In George W. Bush's case, the temptation will be strong to use whatever means he has at his disposal to ensure that his successor continues his "war on terror" policies and doesn't authorize serious investigations into controversies such as torture and wiretapping.

The Republicans also have the advantage of a powerful and ideologically committed news media, from popular talk-radio hosts and Internet bloggers to Rev. Sun Myung Moon's Washington Times and Rupert Murdoch's Fox News.

If Sen. Clinton wins the Democratic nomination and is seen as a threat to Republican control of the Executive Branch, any information, especially some tidbit that suggests sexual improprieties, could spread like wildfire through the media landscape.
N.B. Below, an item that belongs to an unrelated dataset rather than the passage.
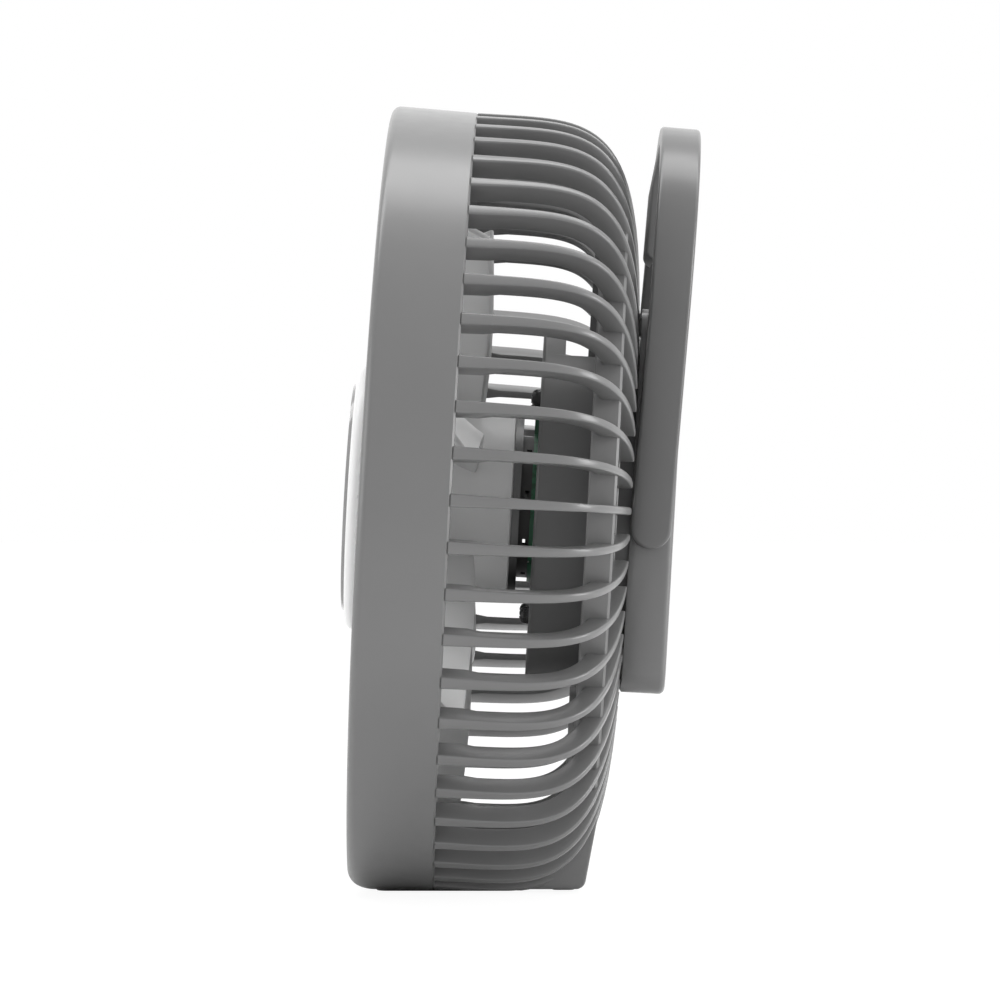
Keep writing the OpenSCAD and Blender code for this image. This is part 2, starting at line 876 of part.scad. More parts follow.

Already, new rumors about the Clintons' marriage have begun to circulate on the Internet. But a scandal would prove especially devastating if backed by real information, like what might be available in Secret Service records.

One of the reasons that civil libertarians have been especially alarmed about George W. Bush's assertion of virtually unlimited executive authority over such tactics as wiretapping, data-mining and domestic spy satellites is that it has coincided with a Republican goal for near-permanent political control of the U.S. government.

Those dreams were dealt a blow in Election 2006 and appear even more precarious amid Bush's slumping popularity. However, now Republicans are worried about their political eclipse if the Democrats win the White House and manage to expand their majorities in the House and Senate. Republicans -- and presumably Bush -- see that nightmare scenario as both a threat to their vision of "national security" and a dreaded opening for liberal domestic policies, from universal health care to appointment of judges who won't outlaw abortion.

So, Republicans may find that exploiting their endangered control of the Executive Branch bureaucracy to find a "silver bullet" that can take down another Clinton candidacy in 2008 is more than a temptation. They might view it as a moral imperative.